PROMPT
Begin with the first line of the listing and quote every line through the one containing "a round bar."; give only those lines.
::::::
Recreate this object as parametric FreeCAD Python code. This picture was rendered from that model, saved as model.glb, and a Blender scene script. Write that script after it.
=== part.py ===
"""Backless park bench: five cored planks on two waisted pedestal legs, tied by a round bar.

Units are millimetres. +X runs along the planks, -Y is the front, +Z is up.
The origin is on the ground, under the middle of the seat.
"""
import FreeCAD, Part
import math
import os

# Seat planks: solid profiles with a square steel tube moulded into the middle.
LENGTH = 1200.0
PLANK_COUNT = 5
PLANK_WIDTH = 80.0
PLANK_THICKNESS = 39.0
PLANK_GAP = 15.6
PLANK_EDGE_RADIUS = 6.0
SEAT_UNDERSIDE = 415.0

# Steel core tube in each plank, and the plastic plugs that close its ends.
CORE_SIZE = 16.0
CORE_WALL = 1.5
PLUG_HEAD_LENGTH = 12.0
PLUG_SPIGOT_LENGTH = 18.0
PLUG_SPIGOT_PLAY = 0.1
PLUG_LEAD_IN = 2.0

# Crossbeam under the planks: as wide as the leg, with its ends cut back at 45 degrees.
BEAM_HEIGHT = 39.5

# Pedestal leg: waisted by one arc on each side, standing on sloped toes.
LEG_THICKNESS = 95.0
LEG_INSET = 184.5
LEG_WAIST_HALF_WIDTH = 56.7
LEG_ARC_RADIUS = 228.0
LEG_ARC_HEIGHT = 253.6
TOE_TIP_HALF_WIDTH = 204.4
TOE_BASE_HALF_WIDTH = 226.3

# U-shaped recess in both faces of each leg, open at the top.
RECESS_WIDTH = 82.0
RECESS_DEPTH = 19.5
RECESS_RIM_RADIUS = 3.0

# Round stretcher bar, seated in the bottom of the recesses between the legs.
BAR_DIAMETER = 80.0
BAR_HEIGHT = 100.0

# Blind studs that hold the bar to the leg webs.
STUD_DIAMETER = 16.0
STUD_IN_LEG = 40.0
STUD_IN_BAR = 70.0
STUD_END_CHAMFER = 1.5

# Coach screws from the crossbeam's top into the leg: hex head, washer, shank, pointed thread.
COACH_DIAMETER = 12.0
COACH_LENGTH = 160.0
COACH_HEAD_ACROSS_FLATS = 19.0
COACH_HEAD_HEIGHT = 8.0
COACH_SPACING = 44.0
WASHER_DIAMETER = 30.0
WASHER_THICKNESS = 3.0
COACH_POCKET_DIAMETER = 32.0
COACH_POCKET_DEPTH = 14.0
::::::
RESPONSE TO THE TASK
Recreate this object as parametric FreeCAD Python code. This picture was rendered from that model, saved as model.glb, and a Blender scene script. Write that script after it.
=== part.py ===
"""Backless park bench: five cored planks on two waisted pedestal legs, tied by a round bar.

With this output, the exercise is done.